The early-season variance argument cuts both ways too. Milwaukee’s +19 run differential through three games could easily be inflated by matchup advantages rather than sustainable excellence. But I keep coming back to the health factor and what we lost from Tampa Bay’s lineup. The Rays are objectively weaker without two players who provided consistent production last season, while Milwaukee’s current form through three games shows an offense that’s clicking early.
Run Environment & Game Shape
The 8-run total suggests the market expects moderate scoring despite Milwaukee’s early offensive explosion. American Family Field’s 1.00 park factor indicates neutral conditions, putting the emphasis on pitcher-hitter matchups rather than environmental advantages.

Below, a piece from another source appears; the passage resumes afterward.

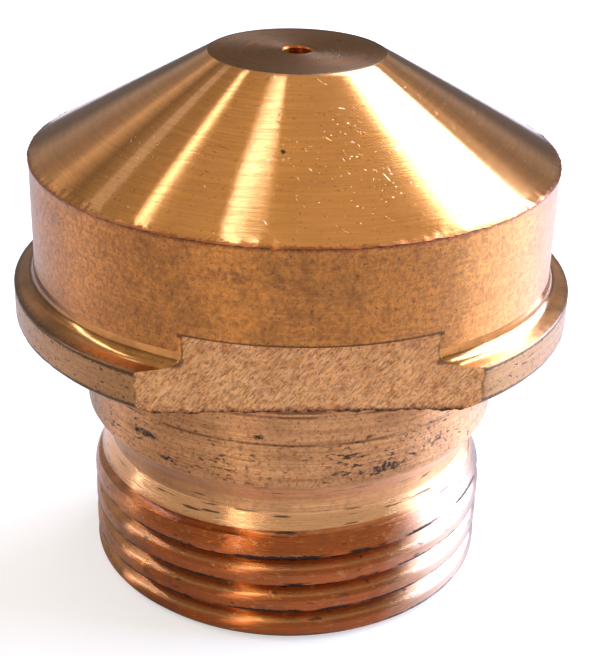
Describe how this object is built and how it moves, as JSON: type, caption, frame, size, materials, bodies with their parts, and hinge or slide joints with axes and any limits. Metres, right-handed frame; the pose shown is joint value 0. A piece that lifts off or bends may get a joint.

Milwaukee’s current offensive surge (averaging over 6 runs through three games) against Tampa Bay’s projected struggles with Martinez’s 2025 profile creates an asymmetrical setup. The Brewers figure to score enough runs to win comfortably, while the Rays’ depleted lineup faces a pitcher who showed swing-and-miss ability in his limited 2025 sample.
The Play
I’m backing Milwaukee -149 on the moneyline. The market isn’t properly weighing Tampa Bay’s lineup losses against Milwaukee’s early-season form and the pitching advantage based on prior season performance. Harrison’s strikeout ability from 2025, even in limited innings, projects better against this weakened Rays lineup than Martinez’s concerning peripherals from last year suggest against Milwaukee’s current hot hitting.
The run line at +141 tempts, but Harrison’s limited track record and bullpen questions keep me on the safer moneyline. Milwaukee should win, but I need to see more from Harrison beyond his 35.2 innings from 2025 before laying the extra run.